Суриков воспевал Москву. Совсем по-другому, нежели Аполлинарий Васнецов, не живописью ее архитектурных ансамблей. Суриков исполнился ее старинным духом, составлявшим настоящее современной ему Сибири, словно дух этот, навсегда спеша отойти от древней столицы Руси к незакатному солнцу востока, прошел через сибирский быт, угнездился за стенами острогов.
«Я как в Москву приехал, прямо спасен был. Старые дрожжи, как Толстой говорил, поднялись», — признавался художник. Еще бы: в детстве его «вотчиной» был, как помним, подвал родительского дома со старинными амуницией, книгами и утварью, а в Москве древностей не исчислить, даже после пожара 1812 года.

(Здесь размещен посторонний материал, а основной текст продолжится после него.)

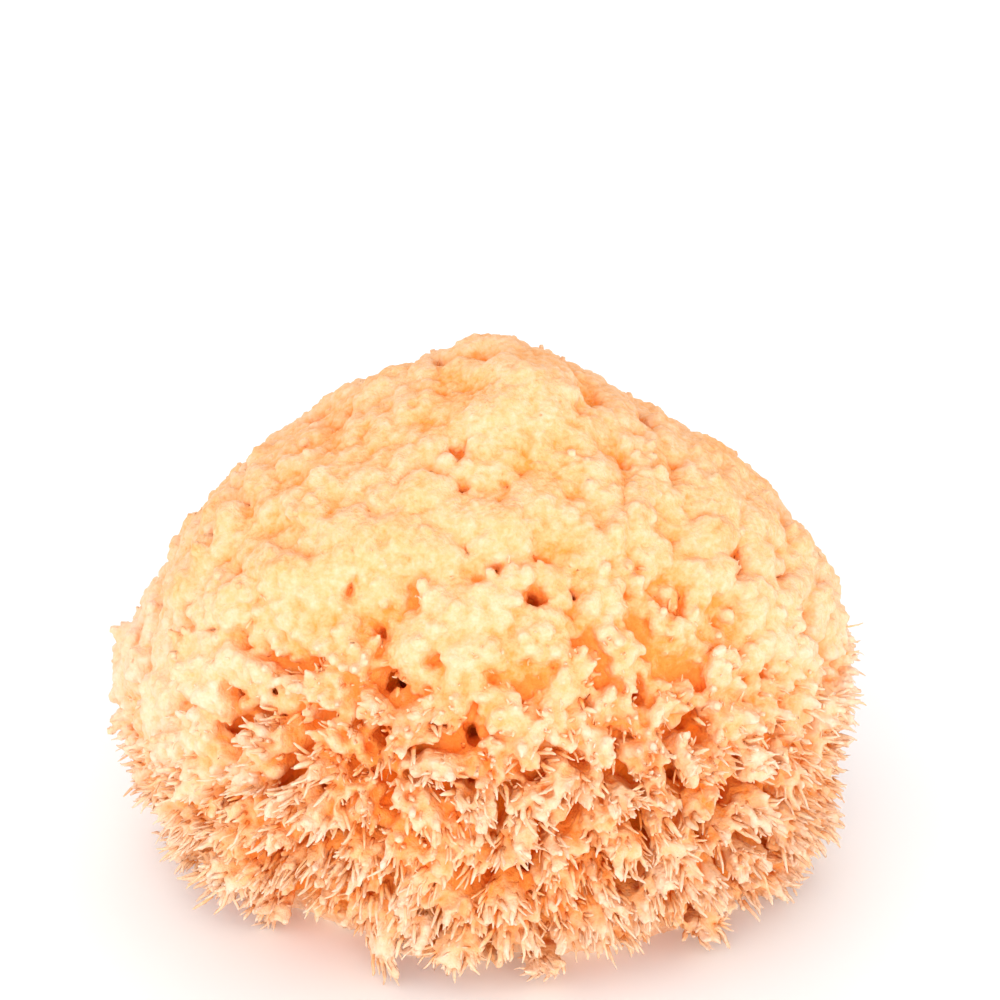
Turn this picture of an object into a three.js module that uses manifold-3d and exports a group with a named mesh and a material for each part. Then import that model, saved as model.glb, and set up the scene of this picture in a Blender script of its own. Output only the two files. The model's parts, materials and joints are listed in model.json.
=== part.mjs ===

«Началось здесь, в Москве, со мною что-то странное, — рассказывал Василий Суриков критику и художнику-пейзажисту Сергею Глаголю. — Прежде всего почувствовал я себя здесь гораздо уютнее, чем в Петербурге. Было в Москве что-то гораздо больше напоминавшее мне Красноярск, особенно зимою. Идешь, бывало, в сумерках по улице, свернешь в переулок, и вдруг что-то совсем знакомое, такое же, как и там, в Сибири. И как забытые сны стали все больше и больше вставать в памяти картины того, что видел и в детстве, а затем и в юности, стали припоминаться типы, костюмы, и потянуло ко всему этому, как к чему-то родному и несказанно дорогому. Но всего больше захватил меня Кремль с его стенами и башнями. Сам не знаю, почему, но почувствовал я в них что-то удивительно мне близкое, точно давно и хорошо знакомое. Как только начинало темнеть, я бросал работу в соборе и уходил обедать, а затем, с наступлением сумерок, отправлялся бродить по Москве и все больше к кремлевским стенам. Эти стены сделались любимым местом моих прогулок именно в сумерки. Спускавшаяся на землю темнота начинала скрадывать все очертания, все принимало какой-то новый незнакомый вид, и со мною стали твориться странные вещи. То вдруг покажется, что это не кусты растут у стены, а стоят какие-то люди в старинном русском одеянии, или почудится, что вот-вот из-за башни выйдут женщины в парчовых душегрейках и с киками на головах. Да так это ясно, что даже остановишься и ждешь: а вдруг и в самом деле выйдут.